If your job, perhaps being a retired grandmother, does not require living in the center of silicon valley, then its a VERY nice place to live with tons of outdoor recreation.

Affordable usually implies much lower income, and lower income implies less geographic constraint. The "centeredness" of the job you mention depends incredibly strongly on job title and pay rate. The legendary extreme centeredness of startup jobs is very important to startups, but the other 300+ million citizens live a much less centered life.

Not really. Silicon Valley still needs 7-11 clerks, fast food workers, social workers, and other lower paying jobs.
That's a problem for Silicon Valley, not for Beaver Dam, WI.
"That's essentially a different label for the same thing. Affordable housing is dense housing."

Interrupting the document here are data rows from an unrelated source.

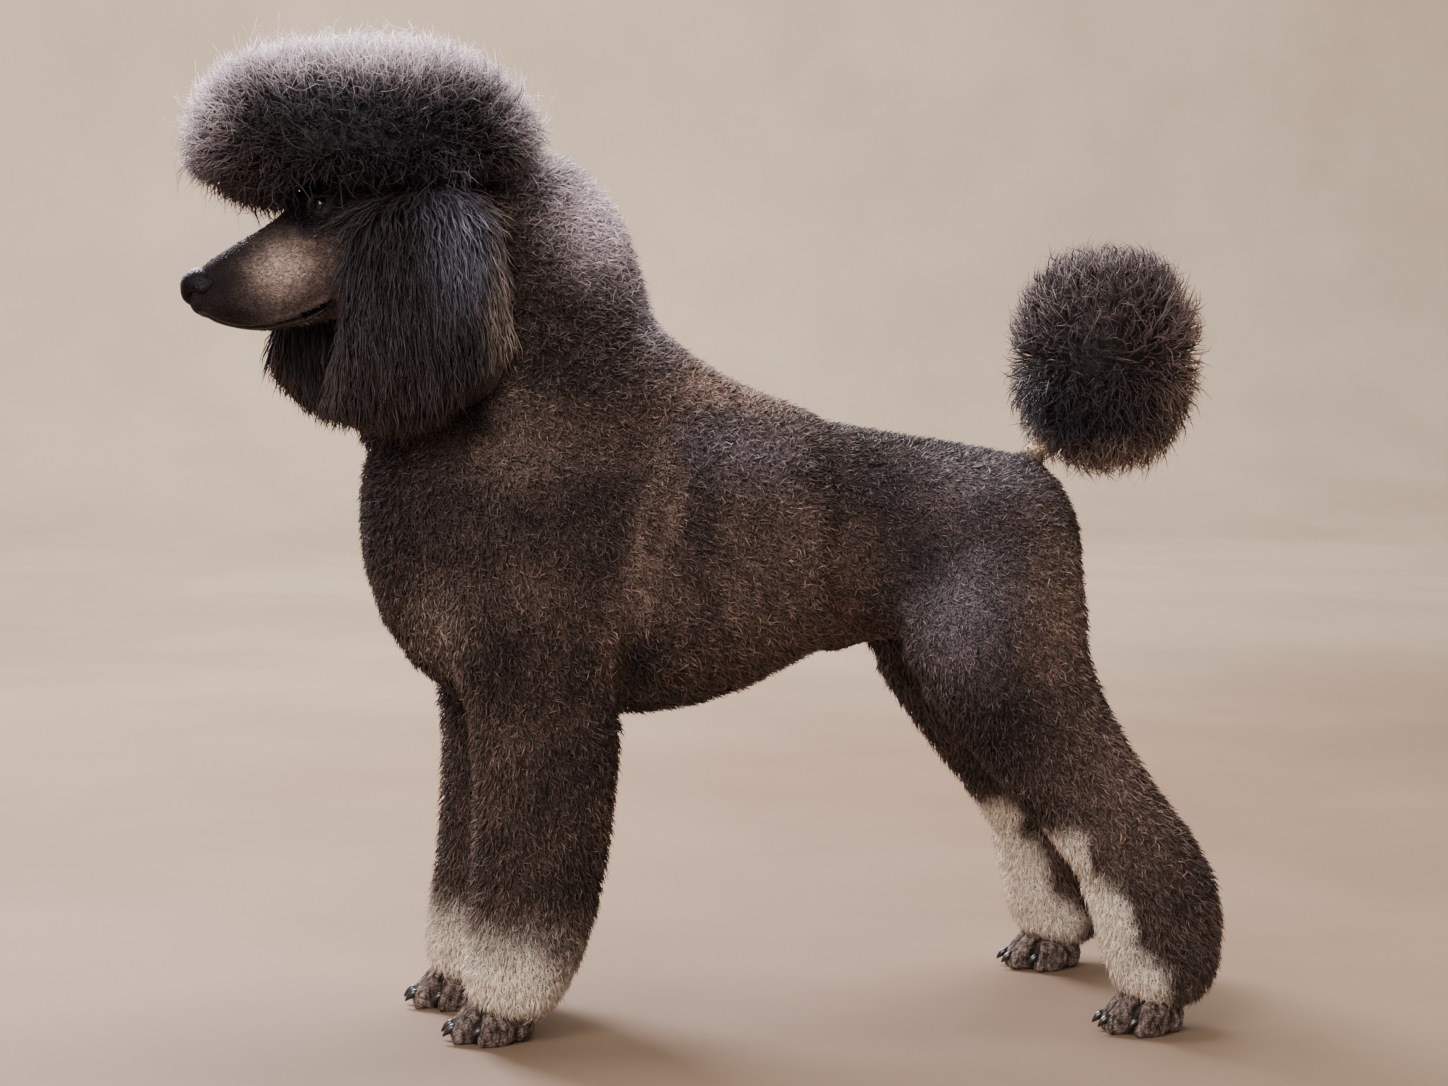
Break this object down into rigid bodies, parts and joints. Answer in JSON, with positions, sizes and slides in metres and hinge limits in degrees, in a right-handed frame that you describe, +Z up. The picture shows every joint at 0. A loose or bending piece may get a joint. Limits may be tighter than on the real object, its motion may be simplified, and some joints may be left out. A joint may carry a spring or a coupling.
{
  "type": "standard poodle",
  "caption": "Life-size model of a standing standard poodle: rounded topknot and tail pom, long-haired ears, full trimmed coat, bare muzzle and shaved feet.",
  "frame": {"origin": "middle of the dog's box, on the floor that its four paws stand on", "axes": "the nose points along -X and the tail is on the +X side, +Y is the dog's right side, +Z is up"},
  "size_m": [0.9576, 0.364, 0.9084],
  "materials": {
    "body_coat": "dense clipped curly coat, dark grey-brown with tan streaks, matte",
    "leg_coat": "dense brushed curly coat, grey-brown, matte",
    "pale_coat": "fluffy cream coat above the feet, matte",
    "crown_coat": "long brushed-out curls, blue-black under a silvery lilac rim, soft",
    "ear_coat": "long wavy locks, dark brown-black with a soft sheen",
    "face_coat": "very short shaved fur, taupe and dark grey-brown",
    "tail_coat": "very short shaved fur, pale",
    "paw_skin": "shaved feet, short dark grey-brown fur over the toes and black pads, satin",
    "nose_leather": "moist pebbled black nose leather, glossy",
    "eye": "dark brown glassy eye, wet gloss",
    "claw": "black horn, polished"
  },
  "bodies": {
    "root": {"neck": "body_coat", "chest": "body_coat", "loin": "body_coat", "rump": "body_coat", "sheath": "face_coat", "lower_jaw": "face_coat", "skull": "face_coat", "muzzle": "face_coat", "nose": "nose_leather", "eye_left": "eye", "eye_right": "eye", "topknot": "crown_coat", "ear_left": "ear_coat", "ear_right": "ear_coat", "tail_pom": "crown_coat", "tail": "tail_coat", "foreleg_left": "leg_coat", "fore_cuff_left": "pale_coat", "thigh_left": "body_coat", "shank_left": "leg_coat", "hind_cuff_left": "pale_coat", "fore_claw_left_1": "claw", "fore_claw_left_2": "claw", "fore_claw_left_3": "claw", "fore_claw_left_4": "claw", "forepaw_left": "paw_skin", "hind_claw_left_1": "claw", "hind_claw_left_2": "claw", "hind_claw_left_3": "claw", "hind_claw_left_4": "claw", "hindpaw_left": "paw_skin", "foreleg_right": "leg_coat", "fore_cuff_right": "pale_coat", "thigh_right": "body_coat", "shank_right": "leg_coat", "hind_cuff_right": "pale_coat", "fore_claw_right_1": "claw", "fore_claw_right_2": "claw", "fore_claw_right_3": "claw", "fore_claw_right_4": "claw", "forepaw_right": "paw_skin", "hind_claw_right_1": "claw", "hind_claw_right_2": "claw", "hind_claw_right_3": "claw", "hind_claw_right_4": "claw", "hindpaw_right": "paw_skin"}
  },
  "joints": []
}
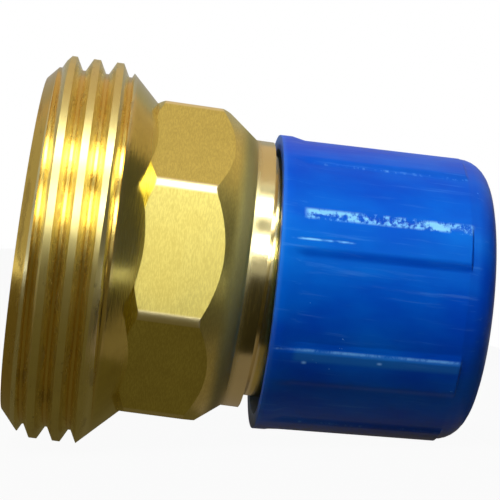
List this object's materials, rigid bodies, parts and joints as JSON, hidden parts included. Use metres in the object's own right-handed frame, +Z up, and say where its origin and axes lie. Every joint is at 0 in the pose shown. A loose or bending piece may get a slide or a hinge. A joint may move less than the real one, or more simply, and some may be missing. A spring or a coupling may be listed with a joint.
{
  "type": "inline water filter",
  "caption": "Brass inline water filter with an octagonal spanner section, large male inlet thread, inner strainer and check valve, and a loose blue dust cap on its outlet.",
  "frame": {"origin": "centre of the inlet end face, on the flow axis", "axes": "+X along the flow axis from the inlet thread to the outlet, +Z up, with the part lying on its side"},
  "size_m": [0.0395, 0.033, 0.033],
  "materials": {
    "brass": "turned, fine tool marks",
    "cap_plastic": "semi-gloss, scuffed",
    "spring_steel": "satin",
    "steel_mesh": "woven wire",
    "strainer_moulding": "moulded",
    "valve_moulding": "moulded",
    "seal_rubber": "matt"
  },
  "bodies": {
    "fitting": {"filter_body": "brass", "strainer_circlip": "spring_steel", "strainer_collar": "strainer_moulding", "strainer_gasket": "seal_rubber", "strainer_core": "strainer_moulding", "strainer_mesh": "steel_mesh", "strainer_end_cap": "strainer_moulding", "valve_housing": "valve_moulding", "housing_o_ring": "seal_rubber", "valve_guide": "valve_moulding", "valve_spring": "spring_steel", "valve_circlip": "spring_steel"},
    "cap": {"outlet_cap": "cap_plastic"},
    "poppet": {"valve_poppet": "valve_moulding", "poppet_seal": "seal_rubber"}
  },
  "joints": [
    {"name": "cap_pull", "type": "slide", "parent": "fitting", "child": "cap", "axis": [0.9992, 0, 0.0401], "range_m": [0, 0.04]},
    {"name": "valve_lift", "type": "slide", "parent": "fitting", "child": "poppet", "axis": [1, 0, 0], "range_m": [0, 0.003], "stiffness_N_per_m": 60, "springref_m": -0.004, "deforming": ["valve_spring"]}
  ]
}
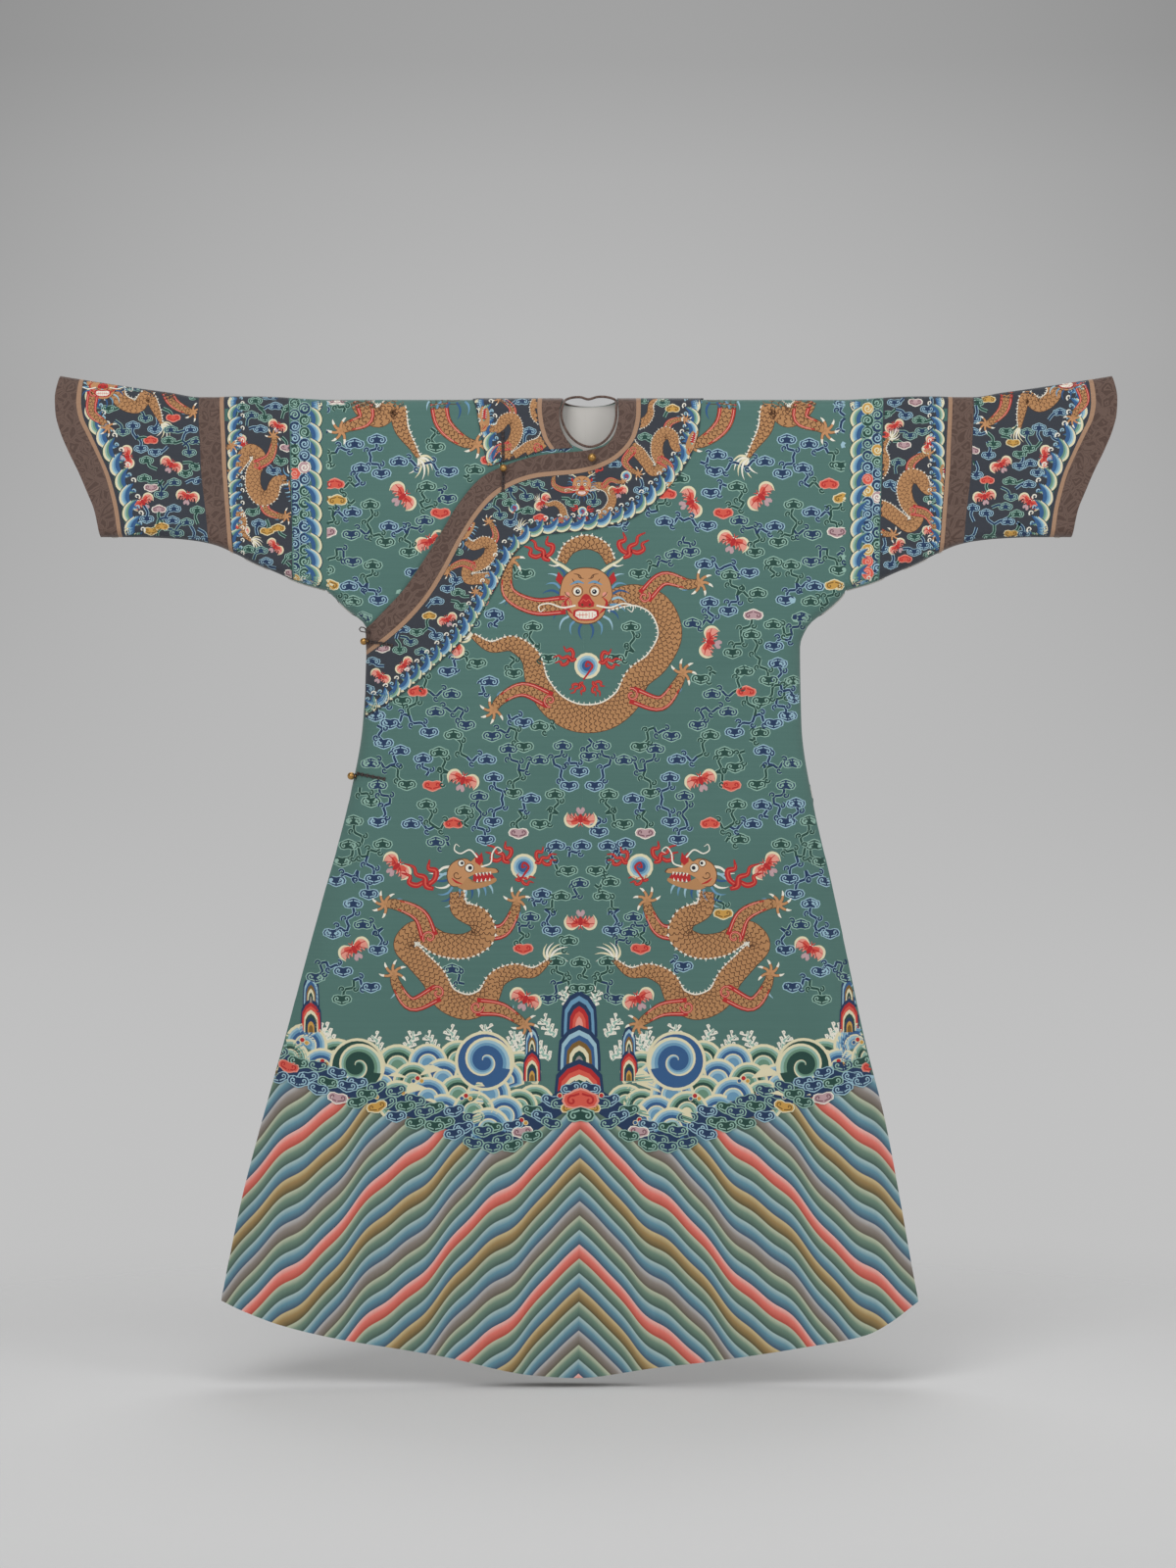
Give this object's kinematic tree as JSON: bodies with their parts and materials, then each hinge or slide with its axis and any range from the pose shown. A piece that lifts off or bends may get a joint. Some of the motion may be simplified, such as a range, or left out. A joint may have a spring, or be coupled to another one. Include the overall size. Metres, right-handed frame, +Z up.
{
  "type": "festival robe",
  "caption": "Long flaring robe of woven silk with a round neck, side closing, banded sleeves, flared cuffs and ball buttons, hung spread out.",
  "frame": {"origin": "on the shoulder line at the middle of the neck, between the front and the back, where the robe is held", "axes": "+Z up, -Y out of the front, +X to the wearer's left, along the sleeves"},
  "size_m": [1.5308, 0.0656, 1.4475],
  "materials": {
    "green_silk": "matte tapestry-woven silk",
    "navy_silk": "matte tapestry-woven silk",
    "brown_damask": "soft sheen, tone-on-tone damask",
    "tan_piping": "matte plain silk",
    "brass": "aged, softly polished",
    "dark_cord": "matte silk cord"
  },
  "bodies": {
    "root": {"front_left": "green_silk", "front_overlap": "green_silk", "front_under": "green_silk", "back_left": "green_silk", "back_right": "green_silk", "sleeve_left": "green_silk", "sleeve_right": "green_silk", "neck_border": "navy_silk", "under_border": "navy_silk", "back_border": "navy_silk", "sleeve_band_left": "navy_silk", "sleeve_band_right": "navy_silk", "cuff_left": "navy_silk", "cuff_right": "navy_silk", "neck_damask": "brown_damask", "under_damask": "brown_damask", "back_damask": "brown_damask", "neck_binding": "brown_damask", "sleeve_damask_left": "brown_damask", "sleeve_damask_right": "brown_damask", "cuff_hoof_left": "brown_damask", "cuff_hoof_right": "brown_damask", "neck_tan": "tan_piping", "under_tan": "tan_piping", "back_tan": "tan_piping", "sleeve_tan_left": "tan_piping", "sleeve_tan_right": "tan_piping", "cuff_tan_left": "tan_piping", "cuff_tan_right": "tan_piping", "button_neck": "brass", "button_shoulder": "brass", "button_underarm": "brass", "button_side": "brass", "loop_neck": "dark_cord", "loop_shoulder": "dark_cord", "loop_underarm": "dark_cord", "loop_side": "dark_cord", "loop_spare": "dark_cord", "strip_neck": "dark_cord", "strip_shoulder_upper": "dark_cord", "strip_shoulder_lower": "dark_cord", "strip_underarm_front": "dark_cord", "strip_underarm_back": "dark_cord", "strip_side_front": "dark_cord", "strip_side_back": "dark_cord"}
  },
  "joints": []
}
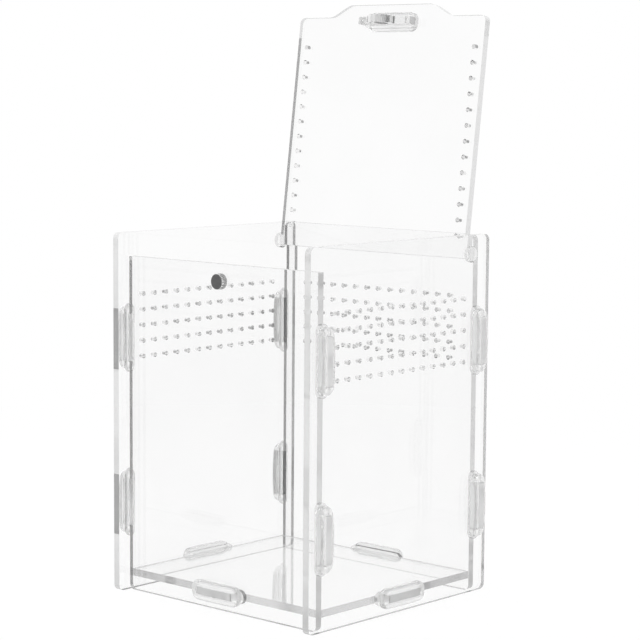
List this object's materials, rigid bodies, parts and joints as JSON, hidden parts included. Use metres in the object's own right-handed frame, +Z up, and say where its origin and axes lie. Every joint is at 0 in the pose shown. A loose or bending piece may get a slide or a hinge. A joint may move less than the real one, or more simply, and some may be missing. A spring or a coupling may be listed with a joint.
{
  "type": "terrarium",
  "caption": "Clear terrarium of flat acrylic panels joined by moulded clips, with vent holes and a hinged lid that shuts on magnets.",
  "frame": {"origin": "on the ground, under the middle of the whole object with its lid open", "axes": "+X to the object's right, +Y from the front to the hinge side, +Z up"},
  "size_m": [0.1128, 0.112, 0.2363],
  "materials": {
    "clear_sheet": "polished clear acrylic",
    "clip": "smooth translucent moulding",
    "magnet": "satin nickel plating"
  },
  "bodies": {
    "tank": {"clip_floor_front": "clip", "clip_floor_left": "clip", "clip_floor_rear": "clip", "clip_floor_right": "clip", "clip_front_left_lower": "clip", "clip_front_left_upper": "clip", "clip_front_right_lower": "clip", "clip_front_right_upper": "clip", "clip_rear_left_lower": "clip", "clip_rear_left_upper": "clip", "clip_rear_right_lower": "clip", "clip_rear_right_upper": "clip", "floor_panel": "clear_sheet", "front_magnet": "magnet", "front_panel": "clear_sheet", "left_wall": "clear_sheet", "rear_panel": "clear_sheet", "right_wall": "clear_sheet"},
    "lid": {"catch_tab": "clear_sheet", "lid_clip": "clip", "lid_magnet": "magnet", "lid_panel": "clear_sheet"}
  },
  "joints": [
    {"name": "lid_hinge", "type": "hinge", "parent": "tank", "child": "lid", "pos_m": [0, 0.03907, 0.1368], "axis": [1, 0, 0], "range_deg": [0, 97.34]}
  ]
}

In cities, affordable housing is almost always dense. It doesn't apply in the other direction, though. Dense housing isn't necessarily affordable.

But, building more dense housing increases the supply of affordable housing almost 1:1, even if the new dense housing isn't affordable.

Trickle down economics doesn't work.
Generally the term "affordable housing" refers to living spaces (apartments or houses) that can be rented or purchased by people or families who earn less than a specific benchmark.
In theory sure: in practice the housing supply would have to change more drastically for 5 bedroom / 7 bathroom mansions to become affordable to most people than for modest 2 bedroom / 2 bathroom ranch-style houses.
In my town, it means rugged but not luxurious rental apartments, 2 and 3 bedrooms so a family could live there. A lot of rental rental stock available in my town is bachelor apartments or single bedrooms in huge houses full of roommates - not suitable for families, and so scarce that people end up couchsurfing for months while they look for a place. The other choice is a single-family detached or a townhouse. $300,000 gets you a cheap townhouse and the benchmark single-family detached is $700,000.
Affordable housing could also refer to rural housing, admittedly ignoring context. I don't like the term, sorry. It's spun to be more positive than small housing which is more accurate.